>> Begin SOURCE MATERIAL

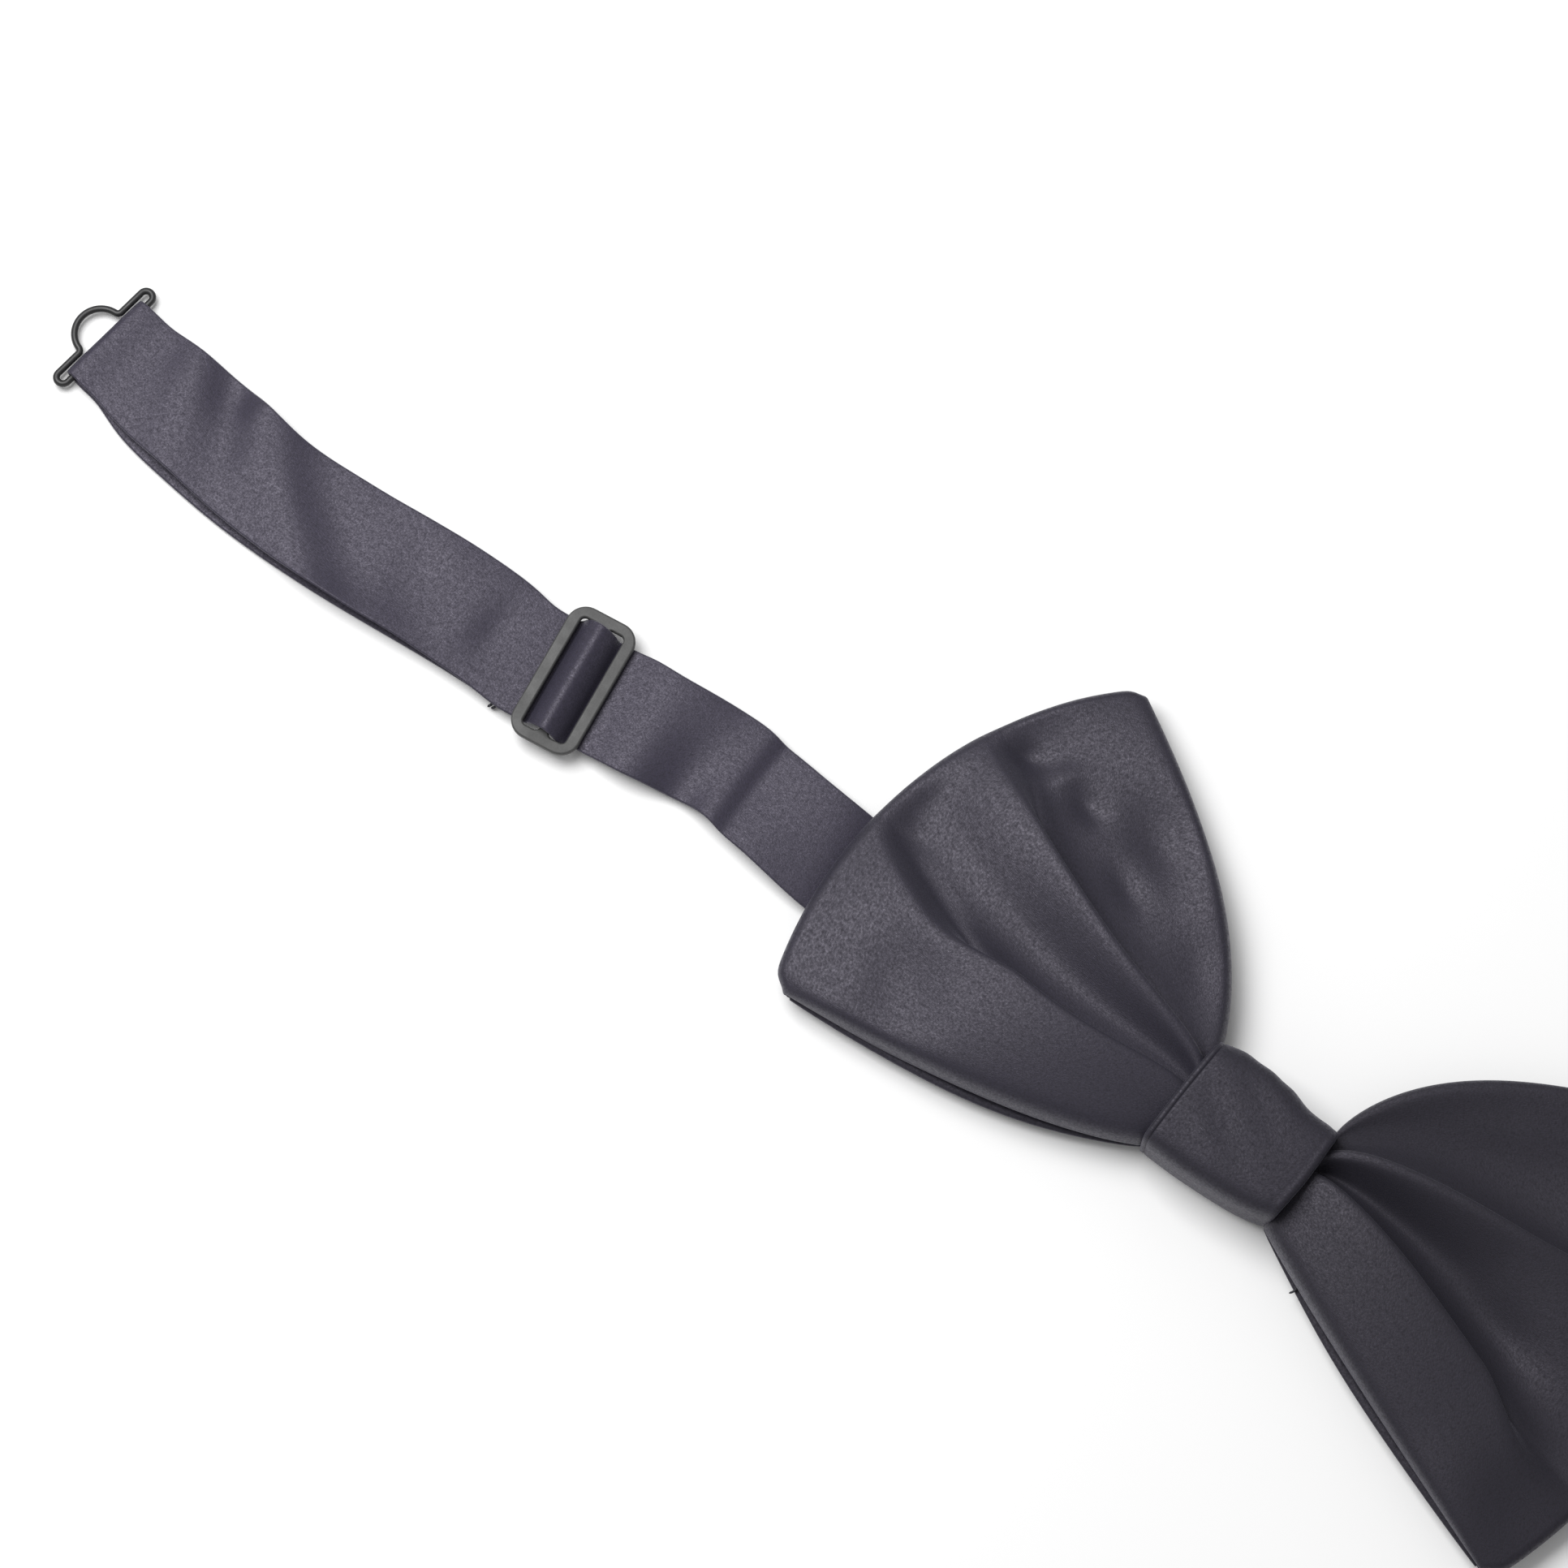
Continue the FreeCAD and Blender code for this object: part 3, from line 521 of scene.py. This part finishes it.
def loop_section(y0, y1, z0, z1, squareness, seam_y, count):
    """A closed, soft-cornered loop in Y and Z that starts and ends at the seam underneath."""
    a = np.linspace(0, 2 * math.pi, 721)
    y = (y0 + y1) / 2 + (y1 - y0) / 2 * np.sign(np.cos(a)) * np.abs(np.cos(a)) ** (2 / squareness)
    z = (z0 + z1) / 2 + (z1 - z0) / 2 * np.sign(np.sin(a)) * np.abs(np.sin(a)) ** (2 / squareness)
    ring = np.column_stack([y, z])[:-1]
    below = np.where(ring[:, 1] < (z0 + z1) / 2)[0]
    start = below[np.argmin(np.abs(ring[below, 0] - seam_y))]
    ring = np.vstack([np.roll(ring, -start, axis=0), ring[start]])
    far = np.concatenate([[0], np.cumsum(np.linalg.norm(np.diff(ring, axis=0), axis=1))])
    at = np.linspace(far[-1] * 0.003, far[-1] * 0.997, count)
    return np.column_stack([np.interp(at, far, ring[:, 0]), np.interp(at, far, ring[:, 1])])


def knot_strip(name, inset, half, thickness, material, bulge):
    """The strip round the knot. Its left edge stands proud of a groove, its right edge is plainer.

    half is half the strip's width, and bulge is how far its left and right sides swell out in front."""
    bottom, top, squareness, seam_y = 0.45, 12.5, 5.2, 4.0
    rows = []
    across = np.concatenate([[-1, -0.995, -0.98, -0.965, -0.95], np.linspace(-0.945, -0.905, 9),
                             [-0.89, -0.86], np.linspace(-0.8, 0.8, 29),
                             [0.86, 0.89, 0.915, 0.94, 0.96, 0.98, 0.995, 1]])
    for r in across:
        x = r * half
        hem = 0.05 * bell(r, -0.975, 0.02) - 0.32 * bell(r, -0.932, 0.015) - 0.03 * bell(r, 0.9, 0.03)
        turned = 0.9 * np.clip((abs(r) - 0.985) / 0.015, 0, 1) ** 2
        shrink = inset - hem + turned
        barrel = 0.15 * (1 - r * r)
        section = loop_section(wrap_bottom(x) + shrink, wrap_top(x) - shrink,
                               bottom + shrink, top + barrel - shrink, squareness, seam_y, 150)
        y, z = section[:, 0], section[:, 1]
        front = np.clip((z - 3) / 8, 0, 1) ** 2
        reach = (bulge[1] if r > 0 else bulge[0]) * front * bell(y, 0.6, 7.0)
        wrinkle = 0.07 * np.sin(0.9 * y + 0.51 * x) * bell(x, -3, 7) * front
        rows.append(np.column_stack([x + r * reach, y, z + wrinkle]))
    return solid_sheet(name, np.array(rows), thickness, material, rim=0.8)


# The knot's strip carries painted shade: its satin is a darker copy of the wings' cloth
wrap = knot_strip("knot_wrap_satin", inset=0.30, half=10.1, thickness=0.55, material=KNOT_SATIN_PAINTED_SHADE,
                  bulge=(0.15, 0.55))
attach(wrap, "bow")
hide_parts("knot_wrap")

padding = knot_strip("knot_padding", inset=1.05, half=9.5, thickness=0.4, material=LINING, bulge=(0.3, 0.6))
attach(padding, "bow")
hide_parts("knot_interlining")


def gather():
    """The bow's middle, squeezed into a bundle of narrow folds, with a shallow point at each end."""
    half_length, end_x, end_y, end_z = 9.4, 9.6, 0.6, 6.7
    low, high, bottom, top = -6.0, 7.2, 3.2, 10.2
    rows = []
    for x in np.linspace(-half_length, half_length, 40):
        waist = 0.9 * bell(x, 0, 4.5)
        ring = loop_section(low + waist, high - waist, bottom + waist * 0.4, top - waist,
                            squareness=2.6, seam_y=2.0, count=180)
        middle = ring.mean(axis=0)
        a = np.arctan2(ring[:, 1] - middle[1], ring[:, 0] - middle[0])
        fold = 1 + 0.035 * np.sin(11 * a + 0.15 * x) + 0.02 * np.sin(5 * a - 0.2 * x)
        rows.append(np.column_stack([np.full(len(ring), x), middle + (ring - middle) * fold[:, None]]))
    n, m = len(rows), len(rows[0])
    points = np.vstack(rows + [[[-end_x, end_y, end_z], [end_x, end_y, end_z]]])
    faces = [(i * m + j, i * m + (j + 1) % m, (i + 1) * m + (j + 1) % m, (i + 1) * m + j)
             for i in range(n - 1) for j in range(m)]
    faces += [((j + 1) % m, j, n * m) for j in range(m)]
    faces += [((n - 1) * m + j, (n - 1) * m + (j + 1) % m, n * m + 1) for j in range(m)]
    uv = np.column_stack([points[:, 0], points[:, 1]]) * MM
    return mesh_piece("bow_gather", points, faces, WING_SATIN, uv)


bundle = gather()
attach(bundle, "bow")
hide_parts("bow_centre_gather")

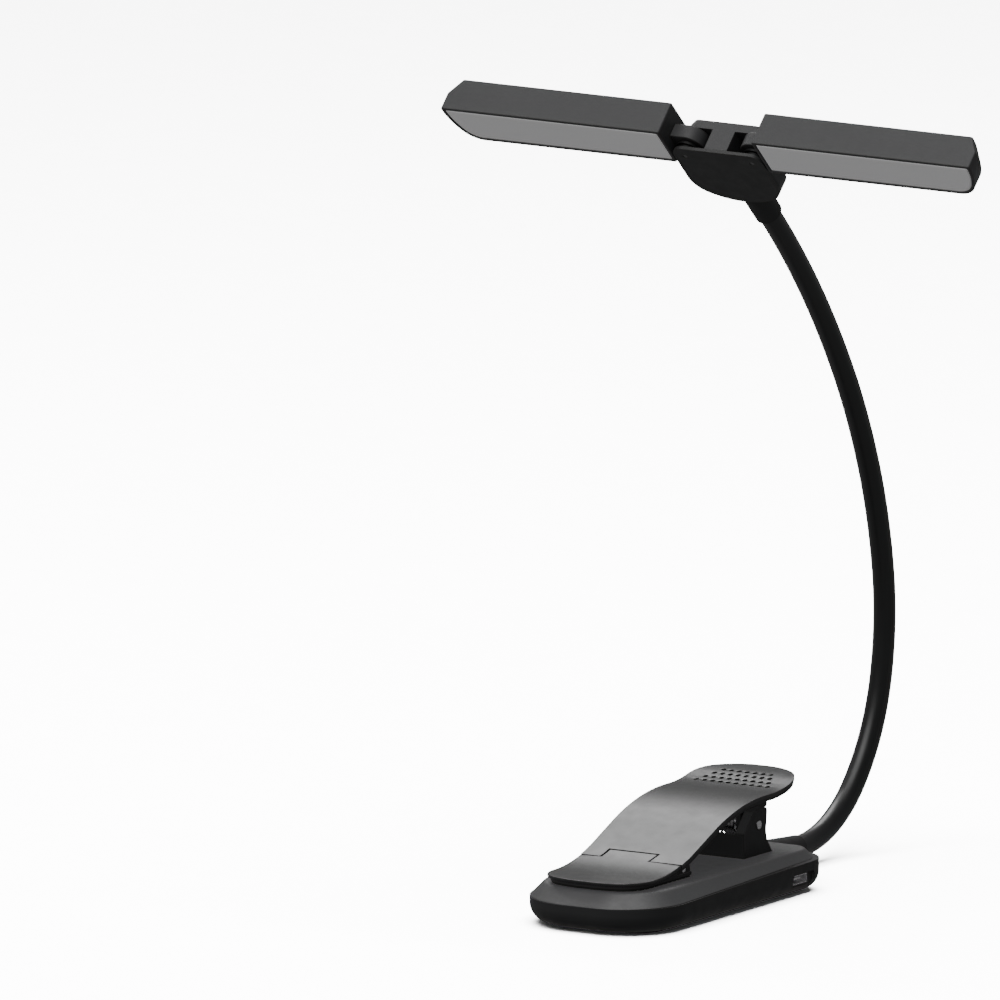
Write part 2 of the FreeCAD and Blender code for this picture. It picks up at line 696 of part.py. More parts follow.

>> End SOURCE MATERIAL

* EXERCISE INSTRUCTIONS *
Copy all of the data. Keep every word exactly as it is.

* RESULT OF THE EXERCISE *
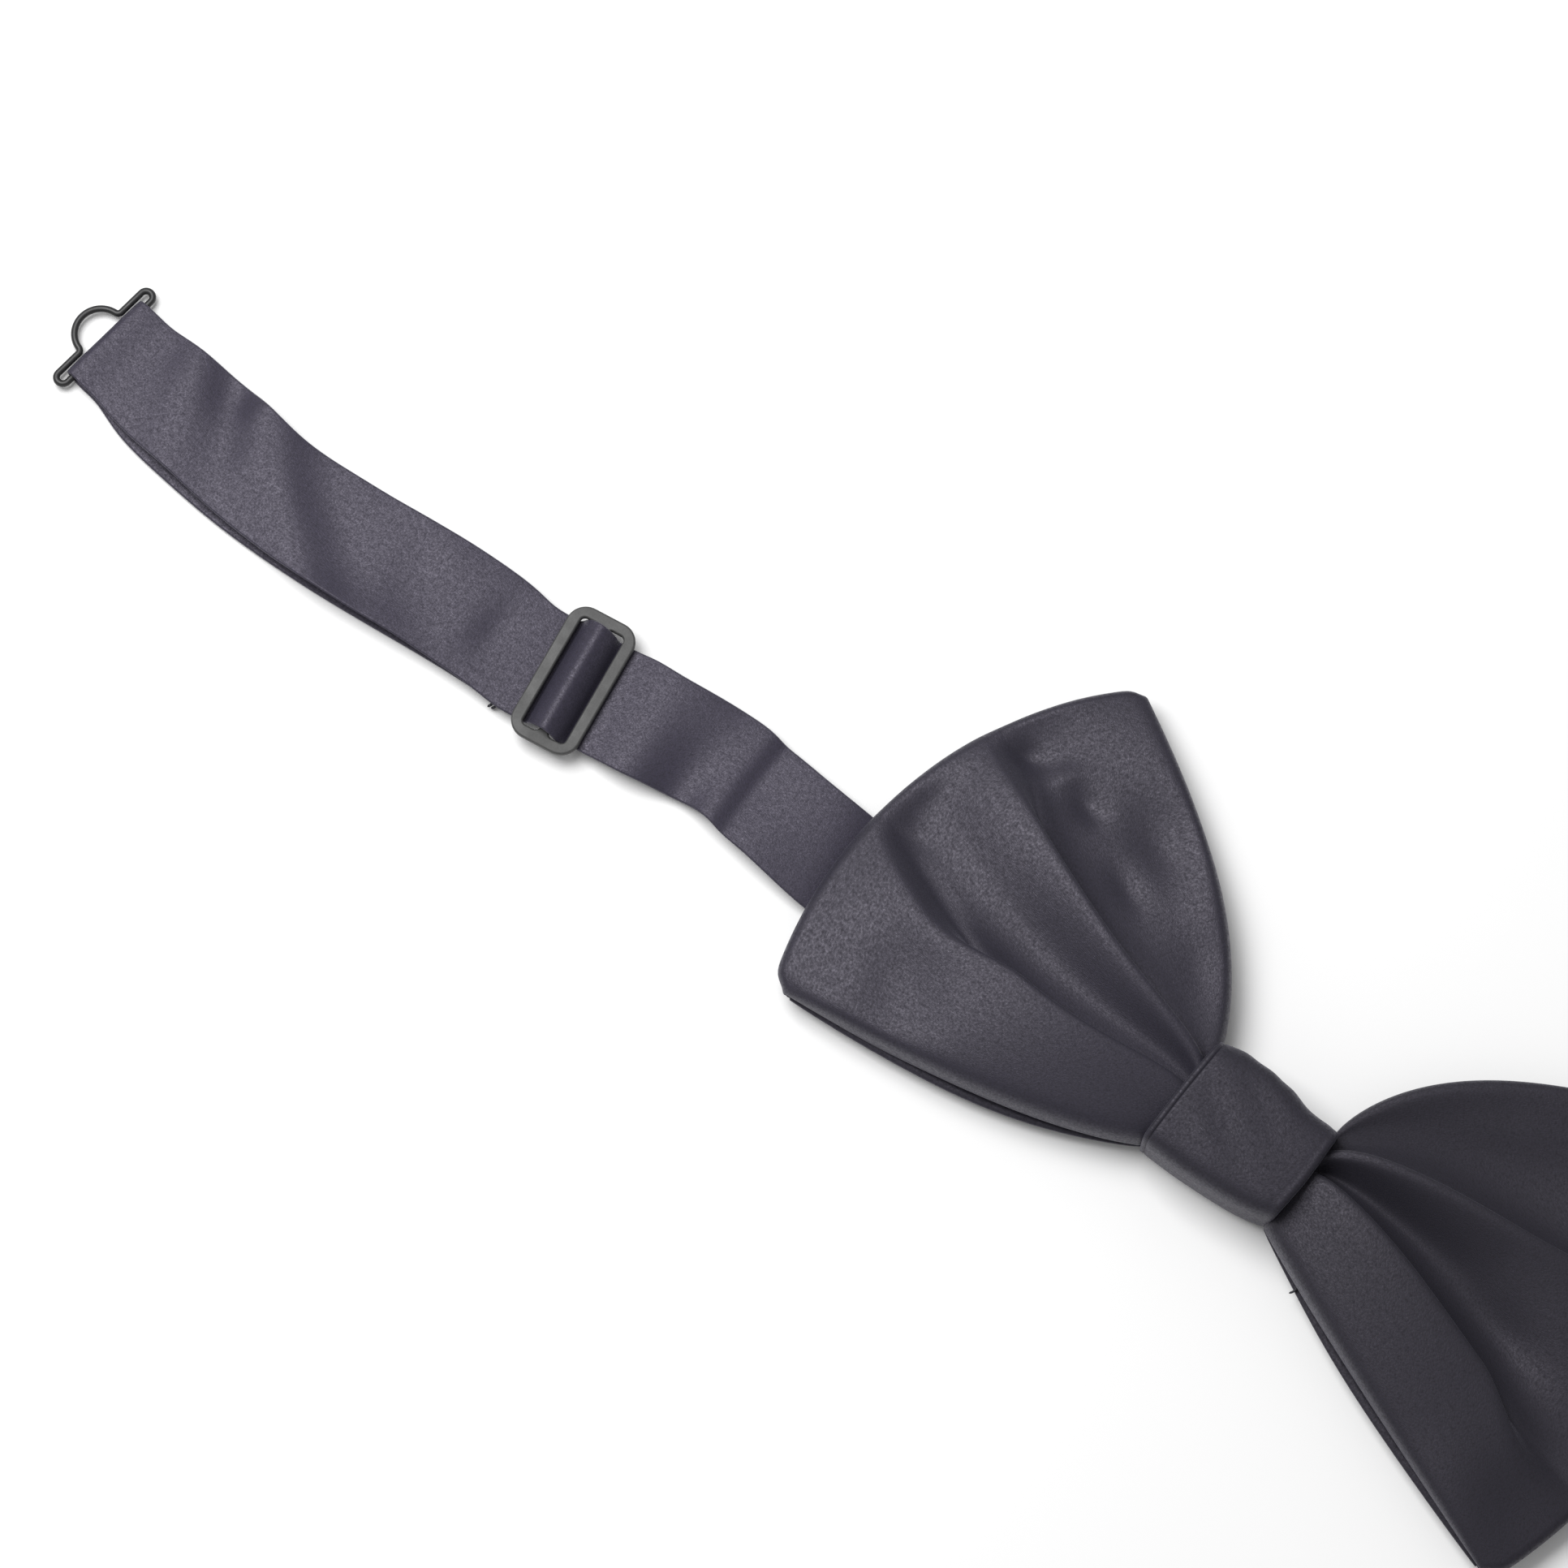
Continue the FreeCAD and Blender code for this object: part 3, from line 521 of scene.py. This part finishes it.
def loop_section(y0, y1, z0, z1, squareness, seam_y, count):
    """A closed, soft-cornered loop in Y and Z that starts and ends at the seam underneath."""
    a = np.linspace(0, 2 * math.pi, 721)
    y = (y0 + y1) / 2 + (y1 - y0) / 2 * np.sign(np.cos(a)) * np.abs(np.cos(a)) ** (2 / squareness)
    z = (z0 + z1) / 2 + (z1 - z0) / 2 * np.sign(np.sin(a)) * np.abs(np.sin(a)) ** (2 / squareness)
    ring = np.column_stack([y, z])[:-1]
    below = np.where(ring[:, 1] < (z0 + z1) / 2)[0]
    start = below[np.argmin(np.abs(ring[below, 0] - seam_y))]
    ring = np.vstack([np.roll(ring, -start, axis=0), ring[start]])
    far = np.concatenate([[0], np.cumsum(np.linalg.norm(np.diff(ring, axis=0), axis=1))])
    at = np.linspace(far[-1] * 0.003, far[-1] * 0.997, count)
    return np.column_stack([np.interp(at, far, ring[:, 0]), np.interp(at, far, ring[:, 1])])


def knot_strip(name, inset, half, thickness, material, bulge):
    """The strip round the knot. Its left edge stands proud of a groove, its right edge is plainer.

    half is half the strip's width, and bulge is how far its left and right sides swell out in front."""
    bottom, top, squareness, seam_y = 0.45, 12.5, 5.2, 4.0
    rows = []
    across = np.concatenate([[-1, -0.995, -0.98, -0.965, -0.95], np.linspace(-0.945, -0.905, 9),
                             [-0.89, -0.86], np.linspace(-0.8, 0.8, 29),
                             [0.86, 0.89, 0.915, 0.94, 0.96, 0.98, 0.995, 1]])
    for r in across:
        x = r * half
        hem = 0.05 * bell(r, -0.975, 0.02) - 0.32 * bell(r, -0.932, 0.015) - 0.03 * bell(r, 0.9, 0.03)
        turned = 0.9 * np.clip((abs(r) - 0.985) / 0.015, 0, 1) ** 2
        shrink = inset - hem + turned
        barrel = 0.15 * (1 - r * r)
        section = loop_section(wrap_bottom(x) + shrink, wrap_top(x) - shrink,
                               bottom + shrink, top + barrel - shrink, squareness, seam_y, 150)
        y, z = section[:, 0], section[:, 1]
        front = np.clip((z - 3) / 8, 0, 1) ** 2
        reach = (bulge[1] if r > 0 else bulge[0]) * front * bell(y, 0.6, 7.0)
        wrinkle = 0.07 * np.sin(0.9 * y + 0.51 * x) * bell(x, -3, 7) * front
        rows.append(np.column_stack([x + r * reach, y, z + wrinkle]))
    return solid_sheet(name, np.array(rows), thickness, material, rim=0.8)


# The knot's strip carries painted shade: its satin is a darker copy of the wings' cloth
wrap = knot_strip("knot_wrap_satin", inset=0.30, half=10.1, thickness=0.55, material=KNOT_SATIN_PAINTED_SHADE,
                  bulge=(0.15, 0.55))
attach(wrap, "bow")
hide_parts("knot_wrap")

padding = knot_strip("knot_padding", inset=1.05, half=9.5, thickness=0.4, material=LINING, bulge=(0.3, 0.6))
attach(padding, "bow")
hide_parts("knot_interlining")


def gather():
    """The bow's middle, squeezed into a bundle of narrow folds, with a shallow point at each end."""
    half_length, end_x, end_y, end_z = 9.4, 9.6, 0.6, 6.7
    low, high, bottom, top = -6.0, 7.2, 3.2, 10.2
    rows = []
    for x in np.linspace(-half_length, half_length, 40):
        waist = 0.9 * bell(x, 0, 4.5)
        ring = loop_section(low + waist, high - waist, bottom + waist * 0.4, top - waist,
                            squareness=2.6, seam_y=2.0, count=180)
        middle = ring.mean(axis=0)
        a = np.arctan2(ring[:, 1] - middle[1], ring[:, 0] - middle[0])
        fold = 1 + 0.035 * np.sin(11 * a + 0.15 * x) + 0.02 * np.sin(5 * a - 0.2 * x)
        rows.append(np.column_stack([np.full(len(ring), x), middle + (ring - middle) * fold[:, None]]))
    n, m = len(rows), len(rows[0])
    points = np.vstack(rows + [[[-end_x, end_y, end_z], [end_x, end_y, end_z]]])
    faces = [(i * m + j, i * m + (j + 1) % m, (i + 1) * m + (j + 1) % m, (i + 1) * m + j)
             for i in range(n - 1) for j in range(m)]
    faces += [((j + 1) % m, j, n * m) for j in range(m)]
    faces += [((n - 1) * m + j, (n - 1) * m + (j + 1) % m, n * m + 1) for j in range(m)]
    uv = np.column_stack([points[:, 0], points[:, 1]]) * MM
    return mesh_piece("bow_gather", points, faces, WING_SATIN, uv)


bundle = gather()
attach(bundle, "bow")
hide_parts("bow_centre_gather")

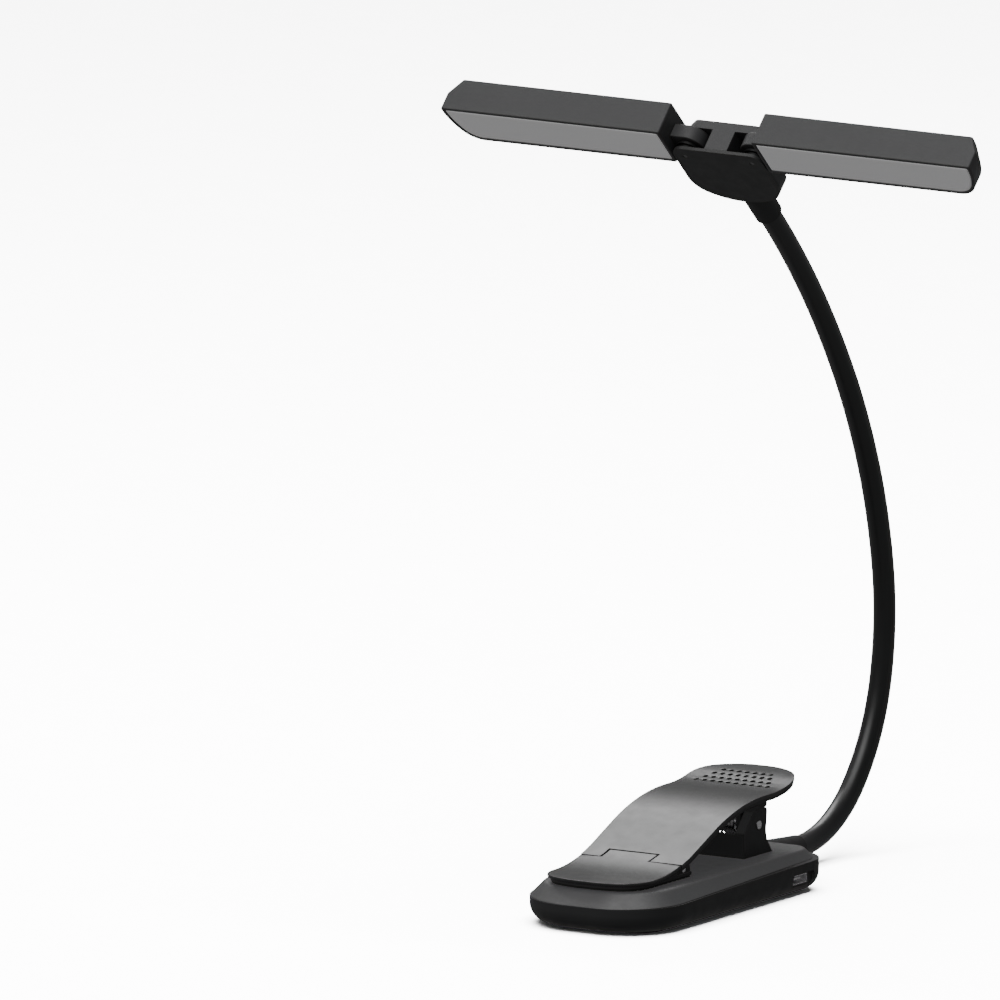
Write part 2 of the FreeCAD and Blender code for this picture. It picks up at line 696 of part.py. More parts follow.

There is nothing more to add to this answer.